Problem description →
Write out the listing exactly as it is given.

Stored data →
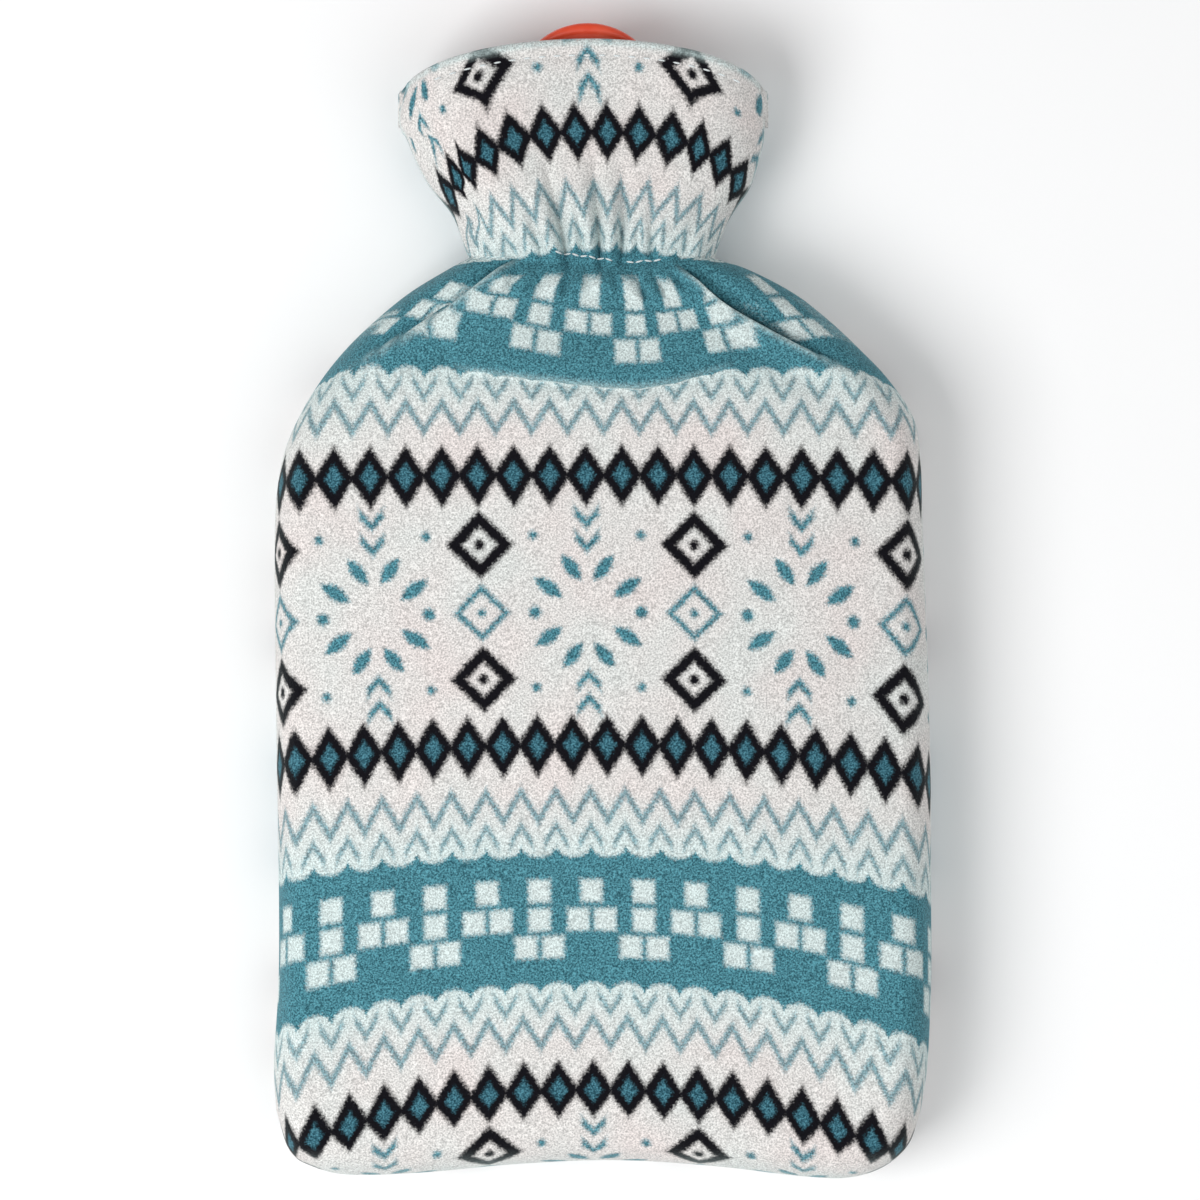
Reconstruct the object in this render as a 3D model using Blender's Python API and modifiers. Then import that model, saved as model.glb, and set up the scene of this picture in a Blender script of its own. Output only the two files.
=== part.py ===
"""A hot water bottle's cover of printed fleece, lying on its back, with the bottle it fits.

The cover is two panels of one outline, sewn together at the sides and the bottom. Each panel is
an open sheet with the cloth's thickness: bands that turn down to the seam round the edge, and a
face inside them. The collar is part of both panels: it is drawn in at the neck and spreads again
to its hem, round the bottle's funnel.

+X is the cover's right, +Y runs from its bottom seam to the collar, and +Z is up. The back lies
flat on z = 0. Sizes are in millimetres, and MM turns them into metres.
"""
import math

import bmesh
import bpy
import numpy as np

MM = 0.001

CLOTH = 2.0             # fleece with its pile
SEAM_HEIGHT = 18.0      # the seam above the floor, all the way round
SEAM_GAP = 0.3          # between the two panels' cut edges
SEAM_STAND = 1.5        # the cloth stands straight beside the seam, then turns
HEM_HEIGHT = 156.5      # where the hem meets the side seams
HEM_BOW = 18.0          # the hem's middle reaches this much farther
COLLAR_CENTRE = -4.2    # the collar leans a little to the left
ELASTIC = 106.6         # where the neck is drawn in
FLAT_BELOW = 80.0       # the back is quite flat below this line
SHOULDER_END = 45.0     # the shoulders' curve has run into the sides here
ELASTIC_SAG = 2.0       # the drawn-in line hangs down in the middle
ELASTIC_DEPTH = 2.2
ELASTIC_WIDTH = 3.2
WALL_CLEARANCE = 4.0    # from the cover's outline to the bottle
SHOULDER_CLEARANCE = 9.0
BOTTLE_LOW = 3.2        # the bottle's underside, on the back panel
BOTTLE_GAP_ABOVE = 3.4  # from the face down to the bottle
LIP_TOP = 178.9
LIP_RADIUS = 24.0
FUNNEL_CENTRE = (-4.6, 18.2)   # x and z of the neck's axis
FUNNEL_WALL = 3.0
LIP_ROUND = 0.7
FUNNEL_FLOOR = 132.0

# Side edges from above: y, left x, right x. The first table is the collar, the second the body.
COLLAR_EDGES = (
    (HEM_HEIGHT, -62.2, 50.2),
    (149.5, -63.3, 50.5),
    (142.0, -60.9, 50.0),
    (133.5, -57.8, 48.2),
    (126.0, -53.6, 45.5),
    (118.0, -46.8, 40.0),
    (112.0, -44.0, 36.9),
    (ELASTIC, -41.7, 34.9),
)
BODY_EDGES = (
    (ELASTIC, -41.7, 34.9),
    (103.0, -48.4, 45.6),
    (96.0, -59.9, 59.1),
    (88.0, -69.8, 69.6),
    (79.0, -79.2, 79.3),
    (69.0, -87.3, 88.8),
    (57.0, -94.5, 96.6),
    (45.0, -99.2, 98.8),
    (30.0, -101.5, 99.3),
    (5.0, -101.9, 100.2),
    (-45.0, -101.3, 101.8),
    (-90.0, -100.6, 102.1),
    (-118.0, -100.7, 102.1),
    (-143.0, -102.1, 101.0),
    (-158.0, -101.4, 98.9),
)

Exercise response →
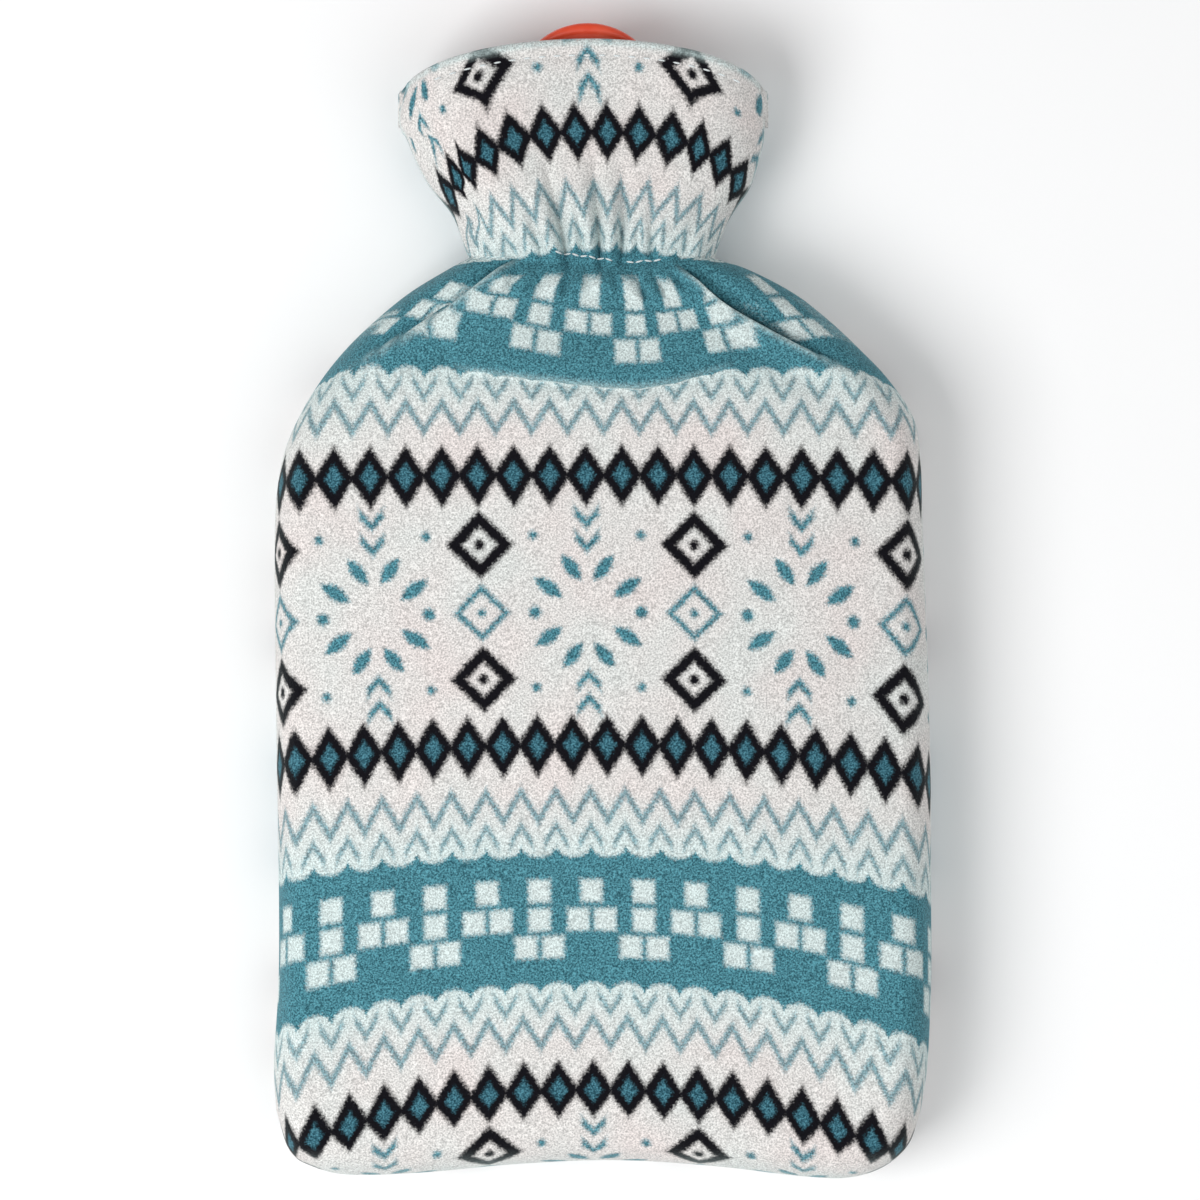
Reconstruct the object in this render as a 3D model using Blender's Python API and modifiers. Then import that model, saved as model.glb, and set up the scene of this picture in a Blender script of its own. Output only the two files.
=== part.py ===
"""A hot water bottle's cover of printed fleece, lying on its back, with the bottle it fits.

The cover is two panels of one outline, sewn together at the sides and the bottom. Each panel is
an open sheet with the cloth's thickness: bands that turn down to the seam round the edge, and a
face inside them. The collar is part of both panels: it is drawn in at the neck and spreads again
to its hem, round the bottle's funnel.

+X is the cover's right, +Y runs from its bottom seam to the collar, and +Z is up. The back lies
flat on z = 0. Sizes are in millimetres, and MM turns them into metres.
"""
import math

import bmesh
import bpy
import numpy as np

MM = 0.001

CLOTH = 2.0             # fleece with its pile
SEAM_HEIGHT = 18.0      # the seam above the floor, all the way round
SEAM_GAP = 0.3          # between the two panels' cut edges
SEAM_STAND = 1.5        # the cloth stands straight beside the seam, then turns
HEM_HEIGHT = 156.5      # where the hem meets the side seams
HEM_BOW = 18.0          # the hem's middle reaches this much farther
COLLAR_CENTRE = -4.2    # the collar leans a little to the left
ELASTIC = 106.6         # where the neck is drawn in
FLAT_BELOW = 80.0       # the back is quite flat below this line
SHOULDER_END = 45.0     # the shoulders' curve has run into the sides here
ELASTIC_SAG = 2.0       # the drawn-in line hangs down in the middle
ELASTIC_DEPTH = 2.2
ELASTIC_WIDTH = 3.2
WALL_CLEARANCE = 4.0    # from the cover's outline to the bottle
SHOULDER_CLEARANCE = 9.0
BOTTLE_LOW = 3.2        # the bottle's underside, on the back panel
BOTTLE_GAP_ABOVE = 3.4  # from the face down to the bottle
LIP_TOP = 178.9
LIP_RADIUS = 24.0
FUNNEL_CENTRE = (-4.6, 18.2)   # x and z of the neck's axis
FUNNEL_WALL = 3.0
LIP_ROUND = 0.7
FUNNEL_FLOOR = 132.0

# Side edges from above: y, left x, right x. The first table is the collar, the second the body.
COLLAR_EDGES = (
    (HEM_HEIGHT, -62.2, 50.2),
    (149.5, -63.3, 50.5),
    (142.0, -60.9, 50.0),
    (133.5, -57.8, 48.2),
    (126.0, -53.6, 45.5),
    (118.0, -46.8, 40.0),
    (112.0, -44.0, 36.9),
    (ELASTIC, -41.7, 34.9),
)
BODY_EDGES = (
    (ELASTIC, -41.7, 34.9),
    (103.0, -48.4, 45.6),
    (96.0, -59.9, 59.1),
    (88.0, -69.8, 69.6),
    (79.0, -79.2, 79.3),
    (69.0, -87.3, 88.8),
    (57.0, -94.5, 96.6),
    (45.0, -99.2, 98.8),
    (30.0, -101.5, 99.3),
    (5.0, -101.9, 100.2),
    (-45.0, -101.3, 101.8),
    (-90.0, -100.6, 102.1),
    (-118.0, -100.7, 102.1),
    (-143.0, -102.1, 101.0),
    (-158.0, -101.4, 98.9),
)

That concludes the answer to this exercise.